Fruit coulises are increasingly being paired with meat like duck and you are also likely to encounter jus and reductions of other exotic ingredients. At the same time, the classic sauces, whether a French Hollandaise, Italian marinara or a South American chimmichurri are all finding a place on fine dining menus. They may take a more minimalist form, both in terms of quantity and richness, but most accomplished chefs will tell you there’s no getting away from the core of classic sauces.

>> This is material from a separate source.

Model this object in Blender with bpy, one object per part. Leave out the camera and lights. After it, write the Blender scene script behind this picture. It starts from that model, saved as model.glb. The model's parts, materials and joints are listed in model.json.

The other day, I had a splendid meal of roast leg of lamb, the meat studded with garlic, infused with rosemary, wine and olive oil and served with no more than a small mound of vegetables, saute potatoes and, of course, a divine sauce. It was made simply by gathering the drippings and pan juices from the roasting meat, reducing and thickening it. That, in fact, is what the essence of the French Bordelaise sauce is all about. Here is the recipe for the sauce which brings out the best in a superior cut of red meat.
You will need…
1 tbsp oil
1/4 cup diced shallots
1/4 cup chopped onion
1/4 cup sliced leeks
1/4 cup diced carrot
1/2 cup seeded and chopped tomato
3 garlic cloves
1 bottle of full bodied red wine
2 cups of pan juices from the roasting tray
Warm the oil and sauté shallot, onions and leek until they begin to turn golden. Add the carrot, garlic and tomato. Cook for a minute and add the bottle of wine. Boil uncovered, until the liquid is reduced to half.. Add the pan juice and continue cooking until reduced once more by half. Allow to cool and then whizz for a few seconds in the food processor. Strain and season with salt and white pepper. Heat gently and serve over the meat.

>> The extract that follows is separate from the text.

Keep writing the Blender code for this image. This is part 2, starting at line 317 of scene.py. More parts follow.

If the Bordelaise is red and robust, the Hollandaise is the classic white sauce, perfect over poached fish, vegetables and, of course, the key element in a good eggs Benedict. Here’s the recipe.
You will need…
3 egg yolks
1 tablespoon cream
1 cup melted butter, cooled to room temperature
1 tablespoon lemon juice or white wine vinegar
1/2 teaspoon salt
A double boiler works best, or place a small, heavy bowl in a heavy bottomed pan with water in it. Put the egg yolks and cream in the bowl or upper section of the double boiler and stir with a whisk until blended – do not beat. Place the bowl in the bigger pan with the water and bring gently to a simmer. Stir the mixture continuously till it is thick and creamy. Now add the cooled melted butter in a slow, steady stream, stirring all the time. Once all the butter has been used up, add the lemon juice or vinegar a drop at a time and immediately remove from heat. Add salt to taste.